Principal Investigators: Andreas Zeller, Tobias Scheffer
Funding: IBM, Jazz Faculty Grant
Duration: 01/2008-12/2008

What is it that makes a good development process? We want to develop a plug-in that learns from collaboration and defect data as tracked by Jazz, relates features of the collaborative development process to the defect density of individual components, and thereby automatically predicts code quality. For instance, the plug-in might advise that package P should be reviewed more, because a new dependency on compiler internals has been added shortly before the release date by a developer who is new to the team.

Text Mining: Knowledge Discovery in Text Databases and Efficient Document Processing

(German project title: Text Mining: Wissensentdeckung in Textsammlungen und Effizienz von Dokumentenverarbeitungsprozessen)

Principal Investigator: Tobias Scheffer
Funding: German Science Foundation DFG, Emmy Noether Program
Duration: June 2003 through June 2008

The amount of documents available in archives and on the web is growing exponentially. This growth induces a demand for methods that automatically analyze large volumes of documents, discover and utilize valuable knowledge contained in them. A substantial part of our working processes consists of processing (i.e., reading, writing, manipulating) documents. Many tools support the administration of text documents, such as file systems, databases, or document management systems. Much greater efforts (and more expenses), however, are imposed by the actual document manipulation processes — such as writing documents. Any support of document manipulation processes requires substantial knowledge; it is therefore much more difficult to support document processing rather than document administration.
The goal of the „Text Mining“ project is to develop and study text mining algorithms that discover knowledge in large document archives, and utilize this knowledge to support future text manipulation processes.

  • One of the project goals lies in the development, and in studying the properties of, efficient active learning algorithms that generate sequence models from example documents. Such statistical models are able to segment, classify, and extract information from documents.
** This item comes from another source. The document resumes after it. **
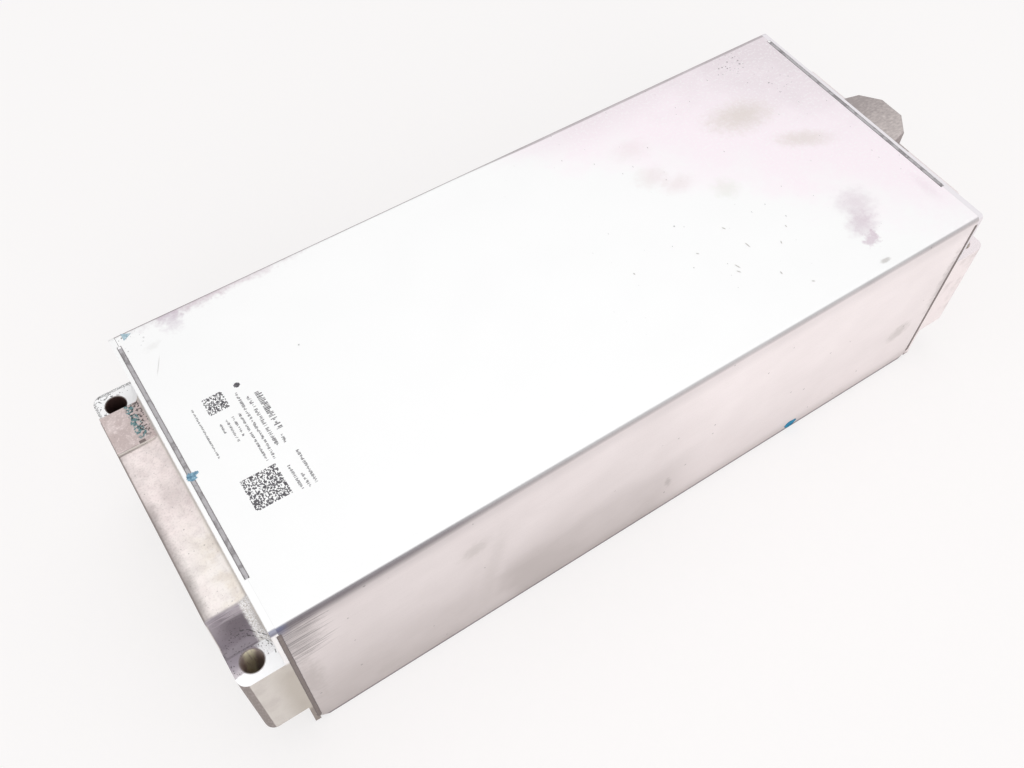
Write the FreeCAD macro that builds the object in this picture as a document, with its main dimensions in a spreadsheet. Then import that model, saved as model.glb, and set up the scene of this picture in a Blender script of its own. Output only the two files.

In several ways, statistical sequence models can be used to support, and enhance the efficiency of, document manipulation processes.
  • While text mining methods allow to extract information from textual documents and to translate this information into structured representation, data mining algorithms are able to discover knowledge (e.g., patterns or rules) in structured databases. Our goal is to study how these steps can be interleaved automatically, allowing discovery of knowledge that is hidden in textual archives.
  • Our ultimate project goal is to develop and study methods that discover knowledge in document archives, and utilize this knowledge to effectively support future document manipulation processes. Prototypically, we will develop a sentence completion function for natural language. Based on stored documents, the system is to generate a domain and user specific language model representing frequently used phrases and their semantic context. In the application phase, the system will analyze text fragments entered by the user of – for instance – a word processing system. Based on the analysis of text fragment entered so far, the system will propose the most likely completion of a sentence, if this completion can be derived from the acquired knowledge.

Data and Text Mining in Quality and Service

Principal Investigator: Tobias Scheffer
Funding: DaimlerChrysler AG
Duration: 08/2005-07/2008

We study the problem of discovering trends and new developments in production and warranty databases as well as in workshop reports. We develop technologies that automatically identify such trends and discover their hidden causes. The goal of this project is the constructive analysis of data mining methods that lead to improved service processes by integrating and analyzing textual information and data from multiple, heterogeneous and distributed databases.